En 1948, l’Irak déclara la guerre à Israël et intensifia la persécution de ses Juifs. L’immigration clandestine s’intensifia par le sud et franchit la frontière avec l’Iran. Bientôt, on en comptait 1 000 par mois. La situation devint si embarrassante pour le gouvernement irakien qu’il décida de n’autoriser l’émigration que pour un an, pensant que seuls les têtes brûlées et les indésirables voudraient partir. Finalement, 120 000 Juifs s’inscrivirent.

Shlomo Hillel retourna en Irak pour négocier le pont aérien. Cette opération fut connue sous le nom d’opération Babylone ou d’opération Esdras et Néhémie.

Aliyah du Yémen

En 1949, Israël a conclu un accord avec Alaskan Airways pour transporter les Juifs yéménites de la colonie britannique d’Aden, à la pointe de la péninsule arabique.

Les Juifs yéménites étaient dans une situation désespérée. Nombre d’entre eux avaient traversé le désert à pied jusqu’au camp de transit de Hashad à Aden. Des centaines d’entre eux moururent de malnutrition ou de maladie. Finalement, 50 000 Juifs furent évacués par avion vers Israël entre 1949 et 1950, soit la quasi-totalité de la communauté.

Préparatifs au port d’Aden pour l’arrivée des immigrants yéménites en Israël, le 29 juin 1950 (Photo : Benno Rothenberg). Collection Meitar, Collection nationale de photographies de la famille Pritzker, Bibliothèque nationale d’Israël.

Tout au long des années 1950, 1960 et jusque dans les années 1990, le Mossad a continué de mener des opérations clandestines – depuis le Maroc, l’Égypte, la Tunisie, la Syrie, l’Irak et l’Iran. Il a sauvé des milliers de Juifs éthiopiens dans les années 1980 et 1990, les ramenant en Israël.
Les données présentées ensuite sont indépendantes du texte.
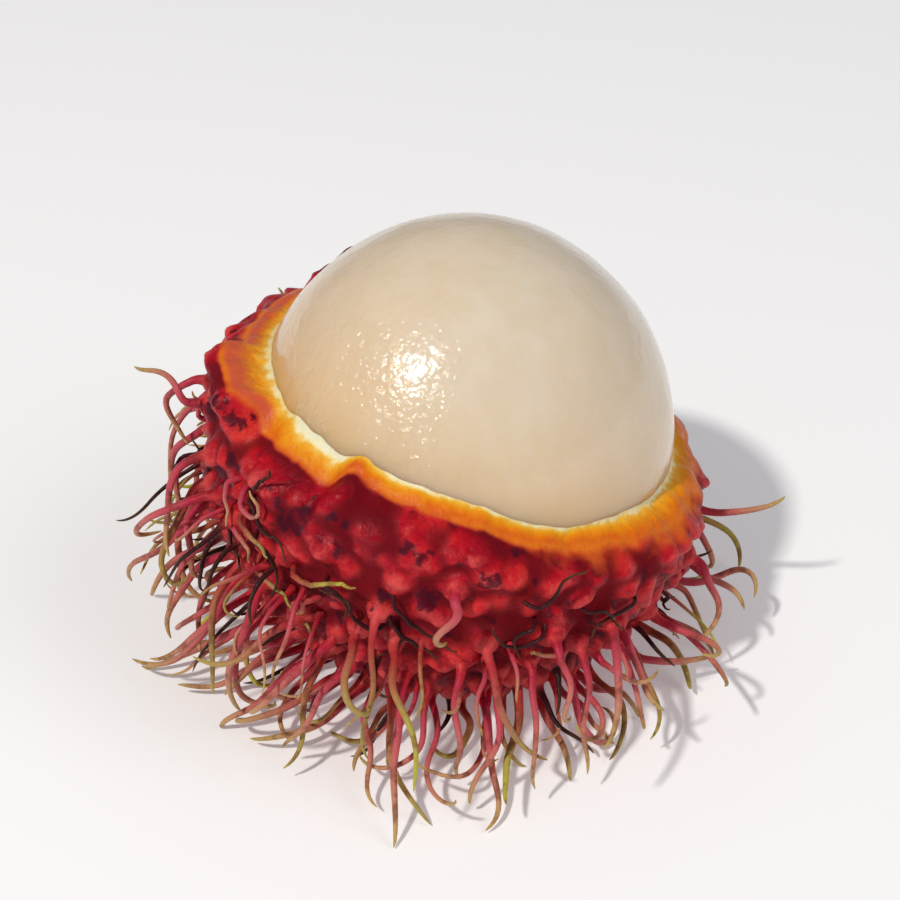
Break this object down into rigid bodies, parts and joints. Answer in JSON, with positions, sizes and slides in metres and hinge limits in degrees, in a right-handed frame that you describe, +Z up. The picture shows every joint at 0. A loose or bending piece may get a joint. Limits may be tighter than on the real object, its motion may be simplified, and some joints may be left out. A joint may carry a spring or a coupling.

Avec l’arrivée de l’avion C-46 au musée d’Atlit et l’inauguration d’une salle dédiée, l’immigration clandestine séfarade retrouve, d’une certaine manière, la place qui lui revient dans l’histoire d’Israël. Les âmes courageuses qui ont risqué leur vie pour sauver et être secourues des pays musulmans sont commémorées après avoir été largement oubliées pendant tant d’années.